The listing below is to be output in its exact form.

**INPUT**
------------------------

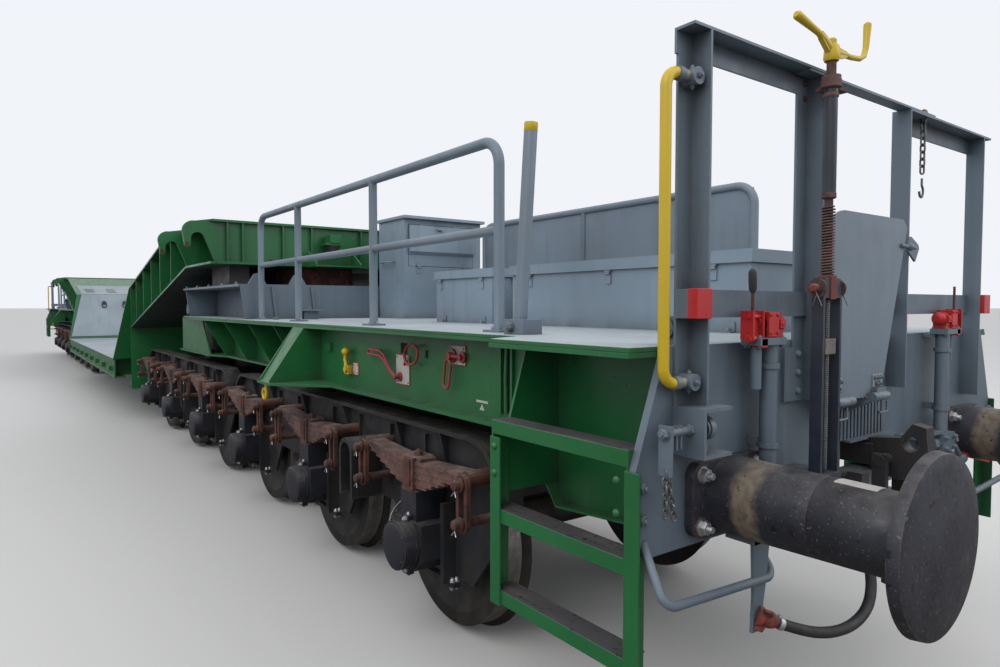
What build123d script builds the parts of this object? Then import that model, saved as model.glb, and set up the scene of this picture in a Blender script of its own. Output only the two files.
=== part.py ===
"""Twelve-axle heavy-duty well wagon, at full size in millimetres.

X runs along the track with 0 at the middle of the wagon, Y across it, Z up from
the lowest point of the wheel flanges. A well bridge with two goosenecks rests on
two end frames, each end frame on two three-axle bogies. One end is modelled, the
other is its mirror image across the plane X = 0.
"""
import math
import os

from build123d import *

os.makedirs("parts", exist_ok=True)

# Overall length and heights
half_length = 13250  # wagon middle to the front face of a headstock
deck_z = 1530  # top of the end-frame deck
well_z = 893  # top of the well floor
fit_gap = 0.5  # running gap between faces that turn on each other
seat_gap = 0.3

# Wheels and axles
tread_r = 460
flange_height = 30
axle_z = tread_r + flange_height
axle_step = 1400
back_y = 680  # inner face of a wheel
wheel_width = 135
flange_root = 38  # how far the flange's slope reaches onto the tread
rim_depth = 70
disc_t = 75
hub_r = 140
hub_out = 20  # how far the hub stands out of the rim
axle_r = 85
journal_r = 62
journal_gap = 0.8
journal_end_y = 1075

# Bogies
outer_bogie_x = 10200
inner_bogie_x = 6000
side_y = 880  # middle of a bogie side plate
side_t = 20
frame_top_z = 1030
frame_half = 1960  # bogie middle to its end
droop_z = 760  # where the drooping end of a side plate turns upright
flange_w = 140
centre_plate_r = 220
centre_plate_z = 1085
kingpin_r = 60

# Springs
spring_y = 1002
spring_w = 100
leaf_t = 16
leaf_step = 3  # how far every second leaf stands back at each edge
leaf_halves = (480, 480, 425, 370, 315, 260, 205, 150)
spring_top_z = 890
spring_rise = 30  # how much the leaf ends stand above the middle
box_half = 140  # half width of an axle box
box_z = (372, 604)
cap_r = 118
cap_end_y = 1140
round_sides = 8  # flats on each half round of the small repeated links

# End frame
frame_bottom_z = 1145
plate_t = 15
deck_half = 1070
web_y = 950
recess_web_y = 780
nose_x = 5450
pivot_x = 7700  # where the bridge turns on the end frame
step_bay = 680  # length of the step bay behind the headstock
bay_half = 1270  # half width of the deck over the step bay
deck_end_x = 6500

# Headstock
head_t = 25
head_low_z = 940
head_low_half = 1211
head_chamfer_z = 1000
head_wide_half = 1265
head_wide_z = 1181
head_top_half = 1138
buffer_y = 875
buffer_z = 1076
buffer_length = 620
buffer_head_r = 225
angle_w = 70  # leg of the portal's angle irons
angle_t = 8
portal_left_z = 2416
portal_right_z = 2400
handrail_r = 16

# Pedestal and bearing under the gooseneck
pedestal_x = (6750, 8750)
pedestal_top_z = 1820
pedestal_half = 1000
bearing_r = 380
bridge_pin_r = 90
bridge_pin_gap = 0.8

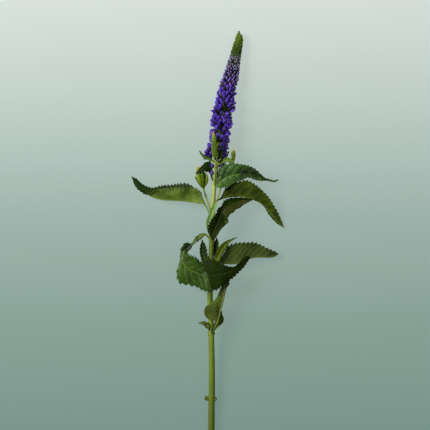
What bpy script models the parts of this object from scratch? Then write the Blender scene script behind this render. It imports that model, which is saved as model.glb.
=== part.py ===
"""Speedwell flower spike, cut and laid down on a flat surface.

The surface is z = 0 and +Z points up, away from it. +Y runs along the stem, from the cut foot
to the tip of the flowers, and +X to the right of it, seen from above. The origin lies on the
surface, under the middle of the whole spray. All sizes and places below are in millimetres.
"""

import math
import random

import bmesh
import bpy
from mathutils import Vector

MM = 0.001

# The stem: centre line and radius at each point, from the cut foot to the lowest florets
STEM_ROUTE = (
    (2.4, -143.4, 2.6), (2.6, -127.0, 4.3), (2.9, -98.0, 6.8), (2.4, -68.5, 9.0),
    (1.6, -46.0, 10.5), (2.2, -20.0, 11.8), (2.8, -3.0, 12.4), (3.4, 15.0, 12.7),
    (3.9, 25.0, 12.7), (4.6, 34.0, 12.3), (5.7, 43.0, 11.6), (6.6, 53.4, 10.6),
)
STEM_RADII = (2.3, 2.25, 2.15, 2.0, 1.95, 1.85, 1.8, 1.65, 1.5, 1.45, 1.3, 1.15)
STEM_SIDES = 10
STEM_RINGS = 34
FOOT_SLANT = 0.35          # how far the cut foot leans from square, as rise over run
JOINT_GAP = 0.3            # clearance round the stem where a leaf or a side spike meets it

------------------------

**WRITTEN SOLUTION**
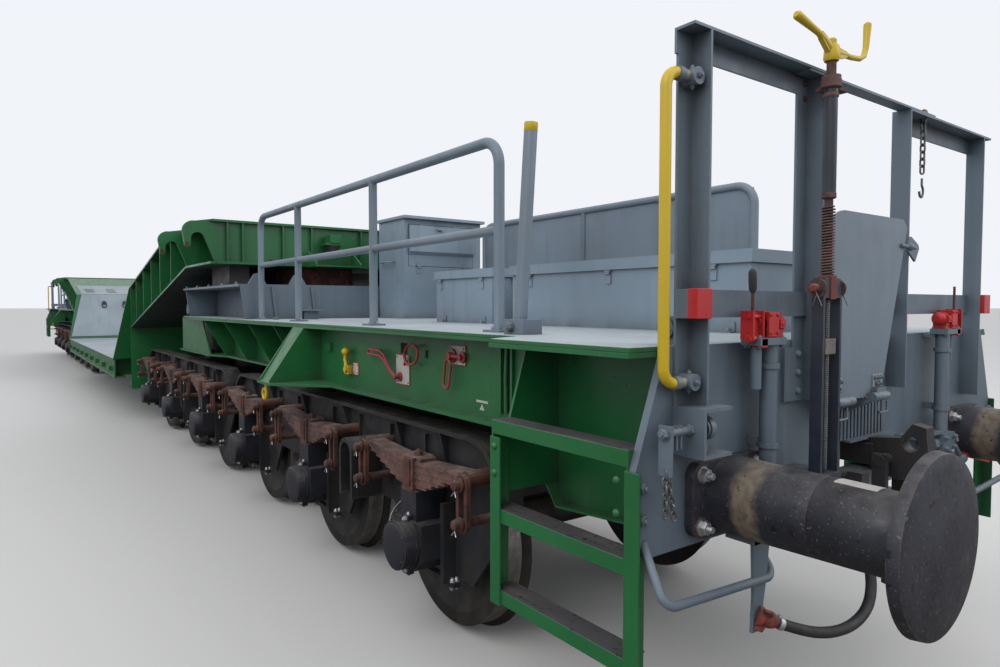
What build123d script builds the parts of this object? Then import that model, saved as model.glb, and set up the scene of this picture in a Blender script of its own. Output only the two files.
=== part.py ===
"""Twelve-axle heavy-duty well wagon, at full size in millimetres.

X runs along the track with 0 at the middle of the wagon, Y across it, Z up from
the lowest point of the wheel flanges. A well bridge with two goosenecks rests on
two end frames, each end frame on two three-axle bogies. One end is modelled, the
other is its mirror image across the plane X = 0.
"""
import math
import os

from build123d import *

os.makedirs("parts", exist_ok=True)

# Overall length and heights
half_length = 13250  # wagon middle to the front face of a headstock
deck_z = 1530  # top of the end-frame deck
well_z = 893  # top of the well floor
fit_gap = 0.5  # running gap between faces that turn on each other
seat_gap = 0.3

# Wheels and axles
tread_r = 460
flange_height = 30
axle_z = tread_r + flange_height
axle_step = 1400
back_y = 680  # inner face of a wheel
wheel_width = 135
flange_root = 38  # how far the flange's slope reaches onto the tread
rim_depth = 70
disc_t = 75
hub_r = 140
hub_out = 20  # how far the hub stands out of the rim
axle_r = 85
journal_r = 62
journal_gap = 0.8
journal_end_y = 1075

# Bogies
outer_bogie_x = 10200
inner_bogie_x = 6000
side_y = 880  # middle of a bogie side plate
side_t = 20
frame_top_z = 1030
frame_half = 1960  # bogie middle to its end
droop_z = 760  # where the drooping end of a side plate turns upright
flange_w = 140
centre_plate_r = 220
centre_plate_z = 1085
kingpin_r = 60

# Springs
spring_y = 1002
spring_w = 100
leaf_t = 16
leaf_step = 3  # how far every second leaf stands back at each edge
leaf_halves = (480, 480, 425, 370, 315, 260, 205, 150)
spring_top_z = 890
spring_rise = 30  # how much the leaf ends stand above the middle
box_half = 140  # half width of an axle box
box_z = (372, 604)
cap_r = 118
cap_end_y = 1140
round_sides = 8  # flats on each half round of the small repeated links

# End frame
frame_bottom_z = 1145
plate_t = 15
deck_half = 1070
web_y = 950
recess_web_y = 780
nose_x = 5450
pivot_x = 7700  # where the bridge turns on the end frame
step_bay = 680  # length of the step bay behind the headstock
bay_half = 1270  # half width of the deck over the step bay
deck_end_x = 6500

# Headstock
head_t = 25
head_low_z = 940
head_low_half = 1211
head_chamfer_z = 1000
head_wide_half = 1265
head_wide_z = 1181
head_top_half = 1138
buffer_y = 875
buffer_z = 1076
buffer_length = 620
buffer_head_r = 225
angle_w = 70  # leg of the portal's angle irons
angle_t = 8
portal_left_z = 2416
portal_right_z = 2400
handrail_r = 16

# Pedestal and bearing under the gooseneck
pedestal_x = (6750, 8750)
pedestal_top_z = 1820
pedestal_half = 1000
bearing_r = 380
bridge_pin_r = 90
bridge_pin_gap = 0.8

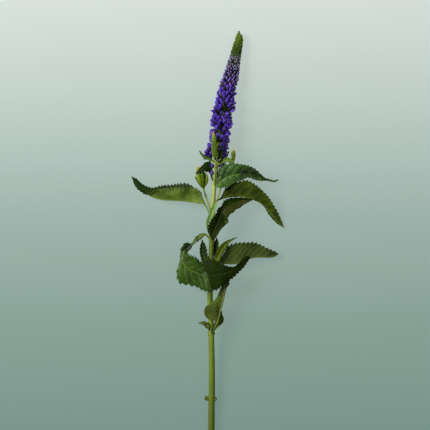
What bpy script models the parts of this object from scratch? Then write the Blender scene script behind this render. It imports that model, which is saved as model.glb.
=== part.py ===
"""Speedwell flower spike, cut and laid down on a flat surface.

The surface is z = 0 and +Z points up, away from it. +Y runs along the stem, from the cut foot
to the tip of the flowers, and +X to the right of it, seen from above. The origin lies on the
surface, under the middle of the whole spray. All sizes and places below are in millimetres.
"""

import math
import random

import bmesh
import bpy
from mathutils import Vector

MM = 0.001

# The stem: centre line and radius at each point, from the cut foot to the lowest florets
STEM_ROUTE = (
    (2.4, -143.4, 2.6), (2.6, -127.0, 4.3), (2.9, -98.0, 6.8), (2.4, -68.5, 9.0),
    (1.6, -46.0, 10.5), (2.2, -20.0, 11.8), (2.8, -3.0, 12.4), (3.4, 15.0, 12.7),
    (3.9, 25.0, 12.7), (4.6, 34.0, 12.3), (5.7, 43.0, 11.6), (6.6, 53.4, 10.6),
)
STEM_RADII = (2.3, 2.25, 2.15, 2.0, 1.95, 1.85, 1.8, 1.65, 1.5, 1.45, 1.3, 1.15)
STEM_SIDES = 10
STEM_RINGS = 34
FOOT_SLANT = 0.35          # how far the cut foot leans from square, as rise over run
JOINT_GAP = 0.3            # clearance round the stem where a leaf or a side spike meets it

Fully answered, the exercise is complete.